Purcell must have been of amiable disposition and fond of jollity, for he is thought to have often enjoyed the company of the musical wits who gathered at Cobweb Hall, a tavern kept by Owen Swan, and at Purcell's Head, where a half-length portrait of the composer in a green nightgown and a full-bottomed wig was the sign, and there his catches and glees were sung. The story got abroad that his death resulted from a cold caught while staying outside the door all night because he came home later than the hour set by his wife and was refused admittance, but there is probably little truth in this tale. He is thought to have died of consumption. Purcell and Dryden seem to have been intimate, for it is said that the latter often took refuge in Purcell's apartment in the clock tower of the Temple to escape debtors' prison. Purcell was held in the highest esteem by his contemporaries. The admiration for htim did not confine itself to England, for it is said that Corelli was about to visit England to see him, whom he considered the only thing worth seeing in England, when he died. The sentiments of Purcell's English admirers were voiced in numerous poems, praising him as a man and artist.

Purcell's works include twenty-nine odes or welcome songs for special occasions; music to fifty-one plays; about one hundred anthems, hymns, and church-services; some two hundred songs, duets, trios, and catches; fantasias for strings, similar to those of Orlando Gibbons; two sets of violin sonatas; organ and harpsichord music. There was a Purcell Club from 1836 to 1863, but not until the Purcell Society was founded in 1876 was a complete edition of his works started. Fourteen volumes have now been published, The Yorkshire Feast Song; Masque in Timon of Athens; Dido and  Eneas; Duke of Gloucestershire's Ode; twelve sonatas of three parts; harpsichord and organ music; ten sonatas of four parts; ode on St. Cecilia's Day, Hail Great Cecilia; Dioclesian; three odes for St. Cecilia's Day, written in 1683; birthday odes for Queen Mary; The Fairy Queen; sacred music; and welcome songs. A complete list of his works is given at the end of volume thirteen. The research which was necessary in publishing this set has brought about a considerable change of opinion about the dates of Purcell's dramatic compositions.

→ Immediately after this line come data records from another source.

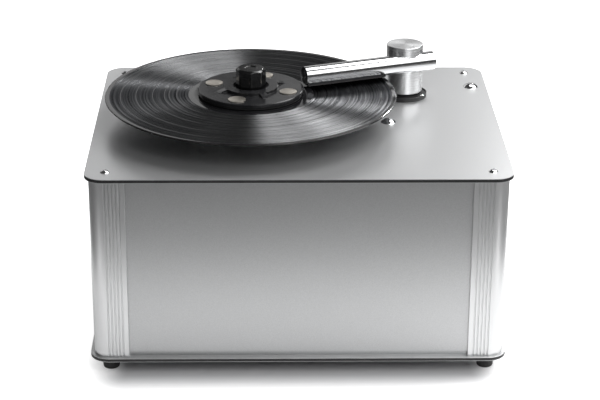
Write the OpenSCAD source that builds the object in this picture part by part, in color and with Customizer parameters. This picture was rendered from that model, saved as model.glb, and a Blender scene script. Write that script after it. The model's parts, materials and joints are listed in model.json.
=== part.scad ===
// Record cleaning machine: a panelled case between two deck plates, a turntable with a magnetic
// record clamp, and a suction arm that turns and lifts on a hollow stem above a waste tank.
// Millimetres. X runs to the right, Y to the back and Z up; the feet stand on Z = 0.

/* [Case] */
// Width of the two deck plates
case_w = 415; // [408:1:450]
// Depth of the two deck plates
case_d = 338; // [334:1:380]
// Corner radius of the deck plates
plate_r = 19; // [14:0.5:24]
// Thickness of a deck plate, a sandwich sheet
plate_t = 4; // [3:0.5:6]
// Height of the walls between the plates
wall_h = 187; // [180:1:230]
// Thickness of the sheet walls
panel_t = 2; // [1.5:0.1:2.5]

/* [Corner profiles] */
// Distance from the edge of a plate to the profile
profile_setback = 3.8; // [2:0.1:6]
// Width of a profile on each of its two faces
profile_w = 35.5; // [34:0.5:38]
// Radius of the profile's rounded corner
profile_r = 14.8; // [10:0.2:15]
// Thickness of the lip that covers a wall's edge
profile_lip = 4; // [3:0.1:5]
// Thickness of the lip behind a wall's edge
profile_back = 2; // [1.5:0.1:3]
// Depth of the slot that a wall slides into
slot_depth = 8; // [5:0.5:9]
// Number of grooves on each face
groove_count = 5; // [3:1:5]
// Distance from one groove to the next
groove_pitch = 3.5; // [3:0.1:3.5]
// Width of a groove at its mouth
groove_w = 1.6; // [1:0.1:2]
// Depth of a groove
groove_depth = 0.9; // [0.5:0.1:1.5]
// Outer diameter of a profile's screw port
port_od = 11; // [9:0.5:13]

/* [Feet and case screws] */
// Height of a rubber foot
foot_h = 14; // [12:0.5:20]
// Diameter of a foot where it meets the plate
foot_d = 18; // [16:0.5:24]
// Diameter of a foot at the ground
foot_base_d = 16.5; // [15:0.5:22]
// Distance from the plate edges to a corner screw
screw_inset = 20; // [19:0.5:24]
// Shank diameter of a corner screw
screw_d = 5; // [4:0.5:6]
// Head diameter of a deck screw
deck_head_d = 9.3; // [8:0.1:11]
// Head height of a deck screw
deck_head_h = 2.75; // [2:0.05:3.5]

/* [Turntable] */
// Platter axis, left of the case's middle
platter_left = 47.5; // [44:0.5:50]
// Platter axis, behind the case's middle
platter_back = 0; // [-4:0.5:6]
// Diameter of the record
record_d = 300.2; // [298:0.1:303]
// Thickness of the record at its rim and label
record_t = 1.8; // [1.4:0.1:2.4]
// Height of the record's top above the deck
record_rise = 28.2; // [22:0.1:32]
// Diameter of the record's centre hole
record_hole_d = 7.24; // [7.2:0.02:7.4]
// Diameter of the platter
platter_d = 118; // [108:1:124]
// Thickness of the platter's disc
platter_t = 6; // [4:0.5:8]
// Thickness of the platter's mat
mat_t = 1; // [0.5:0.1:1.5]
// Diameter of the drive shaft
shaft_d = 12; // [10:0.5:14]
// Diameter of the spindle
spindle_d = 7; // [6.8:0.05:7.1]

/* [Record clamp] */
// Diameter of the clamp's disc
clamp_d = 108.5; // [104:0.5:112]
// Thickness of the clamp's disc
clamp_t = 4.2; // [3.5:0.1:6]
// Height of the rubber edge under the disc
clamp_edge_h = 2; // [1.5:0.1:3]
// Outer diameter of the raised ring
ring_od = 56; // [52:0.5:58]
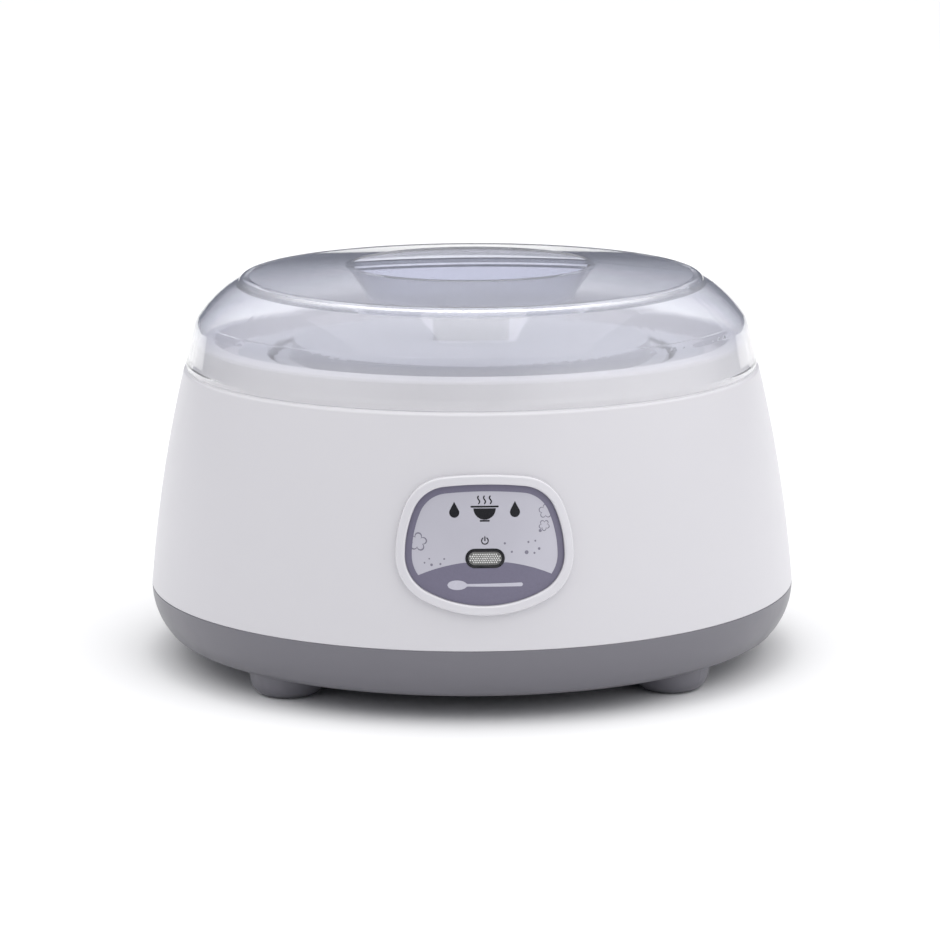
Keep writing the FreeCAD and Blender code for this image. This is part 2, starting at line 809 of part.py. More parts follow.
def heater_clamp():
    body = new_body("heater_clamp")
    middle = "plate_top - plate_wall - heater_thickness - mica_thickness"
    upper = [
        ("clamp_reach", "clamp_end_height"),
        ("clamp_bend_outer", "clamp_end_height"),
        ("clamp_bend_inner", middle),
    ]
    left_top = [(f"-{across}", up) for across, up in reversed(upper)]
    left_under = [(f"-{across}", f"{up} - clamp_thickness") for across, up in upper]
    right_under = [(across, f"{up} - clamp_thickness") for across, up in reversed(upper)]
    strip = outline(sketch_on(body, "strip"), upper + left_top + left_under + right_under)
    raised(strip, "clamp_width", both_sides=True)
    holes = sketch_on(body, "holes", "XY_Plane", offset=f"clamp_end_height + {BEYOND}")
    circles(holes, CLAMP_ENDS, "small_screw_radius + clear_hole_play")
    raised(holes, f"clamp_thickness + 2 * {BEYOND}", cut=True)
    return body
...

Music was not in a very propitious state at the advent of Purcell, and it is remarkable that his works should have been so great. The Puritans had destroyed many of the organs and most of the church-music; there had never been opera in England, it being only in its beginning in Italy and France; and there were no great predecessors to follow, for the great masters were yet unborn or in their infancy; yet here was a musical genius whose sacred works exercised a great influence over Handel, and whose dramatic music foreshadowed the principles of Gluck and Wagner. In his works he not only showed himself a master of contrapuntal devices, but did not fear to introduce bold and unheard-of harmonies, frequently using false relations effectively, nor to extend the existing melodic forms, and employ in a most ingenious way the meager orchestra at his command, not only in his stage but in his churchmusic. He often repeated his phrases, and sometimes overdid in illustrating the words, as by making the bass descend to double D on the word "down" in they that go down to the sea in ships. Perhaps his greatest accomplishment was his perfect accentuation, an art in itself. His beauties in composition were entirely his own, while his occasional barbarisms may be considered as unavoidable compliances with the age in which he lived. The following words of Charles Burney are often quoted by the zealous admirer of the great English composer: "While a Frenchman is loud in the praise of a Lully and a Rameau; the German in that of a Handel and a Bach; and the Italian of a Palestrina and a Pergolesi; not less is the pride of an Englishman in pointing to a name equally dear to his country, for Purcell is as much the boast of England in music as Shakespeare in the drama, Milton in epic poetry, Locke in metaphysics, or Sir Isaac Newton in mathematics and philosophy." The attitude is still the same, only, nowadays, Englishmen are more active in showing their admiration. In November, 1895, the bicentennial of Purcell's death was celebrated. The pupils of the Royal College of Music, under the direction of C. V. Stanford, gave Dido and  neas at the Lyceum Theatre on the 20th. On the 21st a service was held in Westminster Abbey, at which his Te Deum and several of his anthems were sung as nearly like the original as possible, and at the British Museum an exhibit of manuscripts, portraits and letters, under the direction of William Barkley Squire, was shown.